По утверждению Неда Уорда, дом Бриттона был «если и выше бочки для канарского вина, то совсем ненамного, а окно в парадном покое его дворца — лишь чуток пошире, нежели отверстие в этой бочке». В своем ансамбле превосходных музыкантов хозяин вел партию виолы да гамба, а после музицирования подавал досточтимым гостям кофе, беря по пенсу за чашку. Наступало утро — и Бриттон пускался в путь по знакомым улицам с мешком угля, издавая обычные для своей отрасли торговли возгласы. Смерть Бриттона была не менее живописной, чем его жизнь. Чревовещатель Ханимен (он же «Смит-говорун») «подал голос» и объявил Бриттону, что если он немедленно не произнесет «Отче наш», то жить ему осталось считанные часы. Бриттон пал на колени и стал молиться, но «струна его жизни от внезапного потрясения ослабла» и он умер несколько дней спустя (осенью 1714 года). Ходили разговоры, что он принадлежал к секте розенкрейцеров — одной из тех, что тревожили воображение жителей Кларкенуэлла, — и, соответственно, верил в действенность потусторонних сил. Трудно, однако, сказать, что глубже затронуло его впечатлительную душу — розыгрыш чревовещателя или общая атмосфера района.
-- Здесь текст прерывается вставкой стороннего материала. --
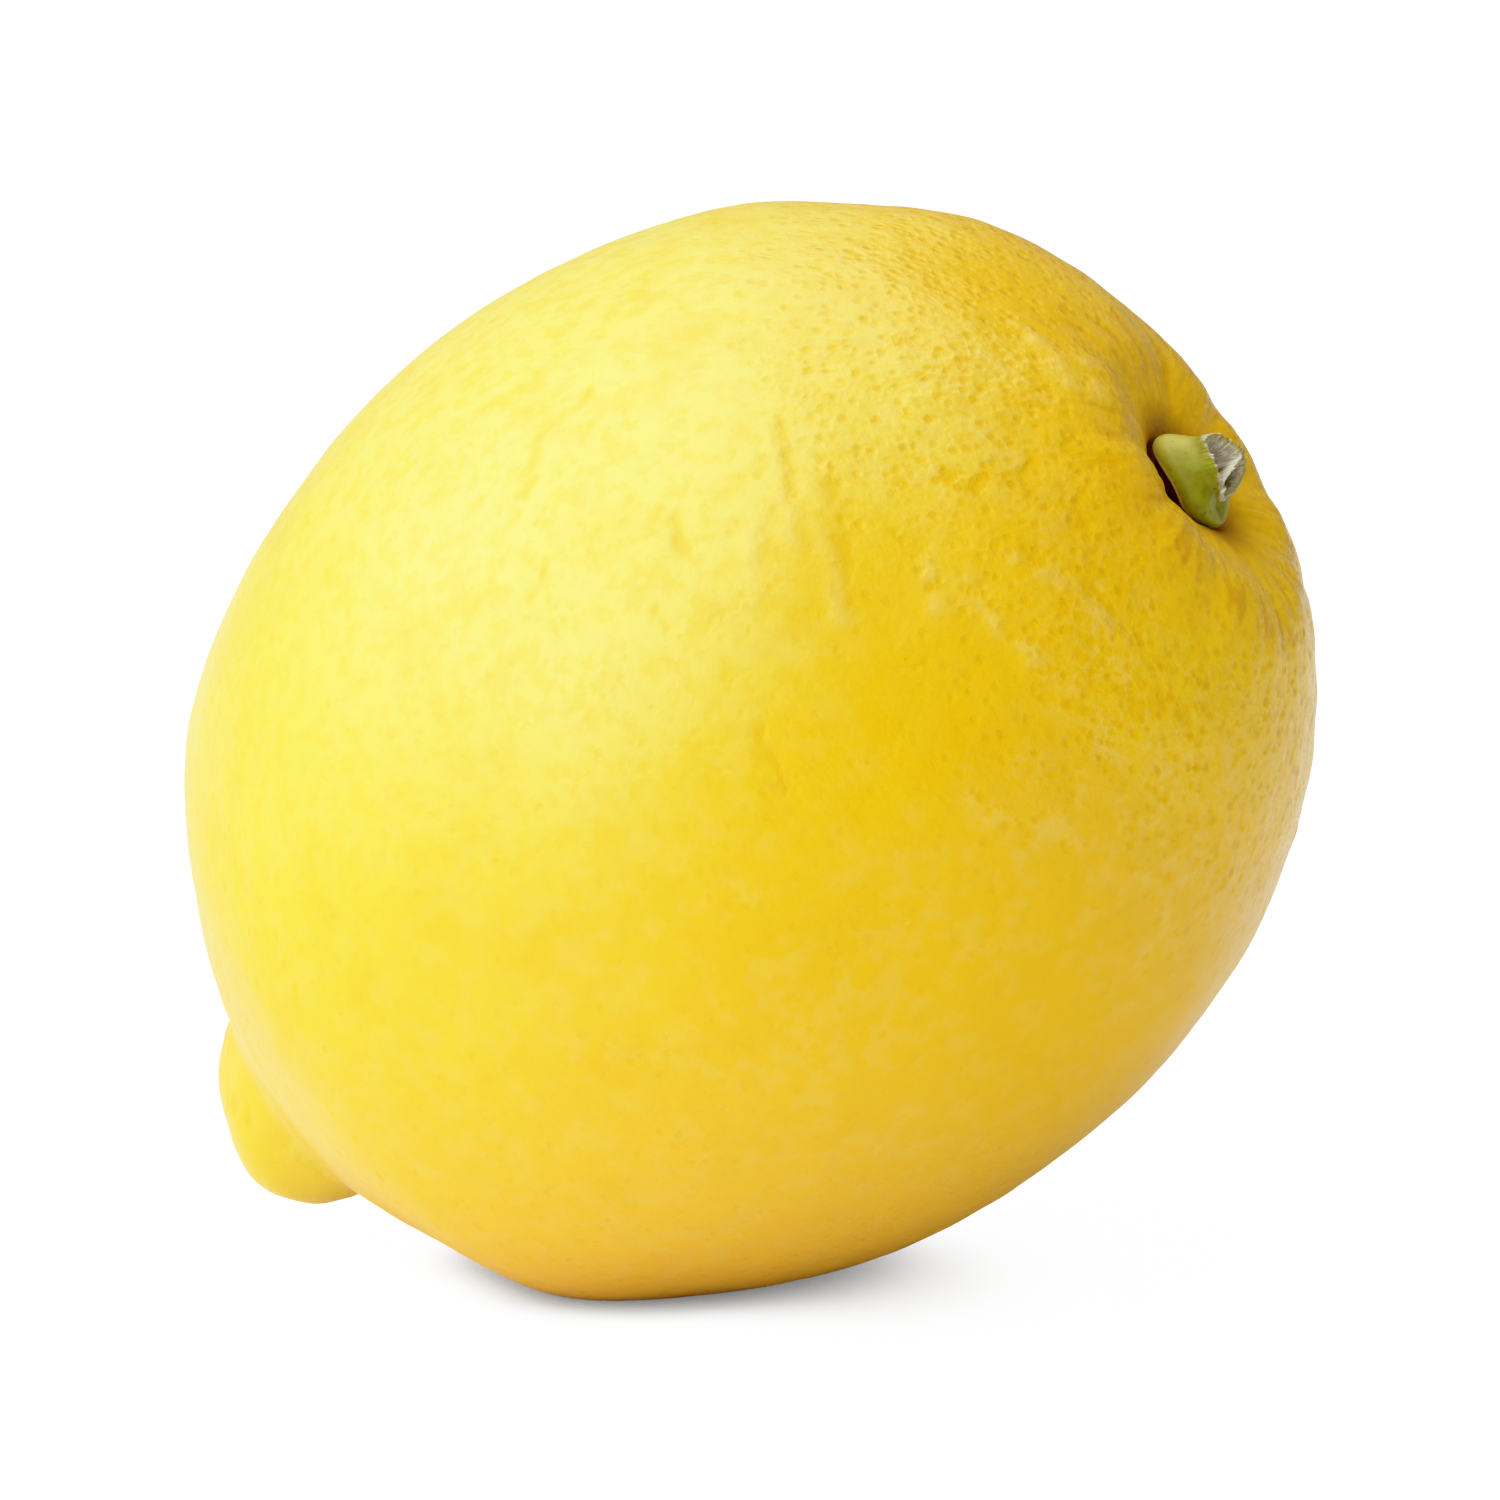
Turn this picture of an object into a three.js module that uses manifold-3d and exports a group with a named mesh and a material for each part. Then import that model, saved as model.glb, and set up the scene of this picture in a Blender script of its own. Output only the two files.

Специфический свет бросает на Кларкенуэлл личность другого его жителя — Кристофера Пинчбека. Летом 1721 года он провозгласил себя «изобретателем и изготовителем знаменитых астрономических часов с музыкою… показывающих многоразличные движения и феномены планет и неподвижных звезд, в мгновение ока разрешающих несколько астрономических задач». Пинчбека называли «мастером алхимии» — но алхимия его была алхимией времени, взрастившей в этой лондонской округе диковинные плоды.